Piezoelectric-driven self-accelerated anion migration for SiOX-C/PbZr0.52Ti0.48O3 with durable lithium storage performance

Abstract

Silicon oxides (SiOX) based materials with great specific capacity and suitable working potential have caused widespread concern. During alloying process, the volume expansion of SiOX is approximately 200%, which limits its practical application for lithium-ion batteries (LIBs). For the purpose of surmounting the shortcomings of large volume change, a lot of efforts have been made, such as regulating the structure and morphology of active materials, incorporating with other conductive materials, and matching the suitable battery systems. However, to date, the volume expansion of SiOX anode in the cycle process cannot be absolutely avoided due to its intrinsic characteristics. In this work, these seeming drawback is creatively exploited to increase the electrochemical performance of SiOX materials. PbZr0.52Ti0.48O3 (PZT) is taken advantage as functional addition agent, which is based on piezoelectric effect elicited by volume expansion of SiOX. Specifically, the large volume change of SiOX-C could be transmitted to PZT particles, thus resulting in a polarization process.

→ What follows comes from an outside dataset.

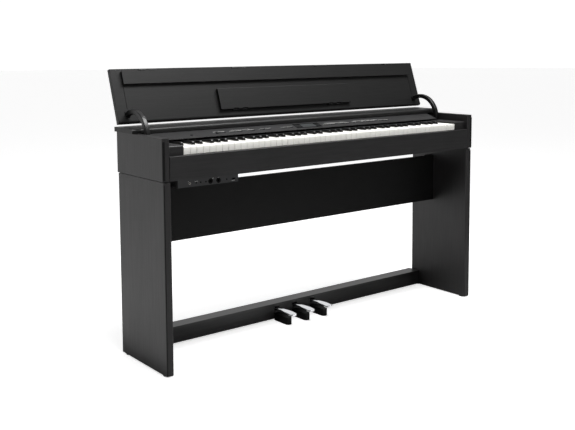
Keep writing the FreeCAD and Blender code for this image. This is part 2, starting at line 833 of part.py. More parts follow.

Then the piezoelectric potential is generated, so as to promote Li + mobility. SiOX-C/PZT was synthesized via a sol-gel method and high energy ball-milling procedure. Accordingly, SiOX-C/PZT anode exhibits excellent the superior cycling capability, it retains 570 mA h g-1 after 200 cycles at 400 mA g-1. Besides, it also has stable long-cycling life (430 mA h g-1 after 500 cycles at 500 mA g-1 with a retention of 75%). The relevant results demonstrate that PZT piezoelectric material can favorably increase the electrochemical property of SiOX anode materials.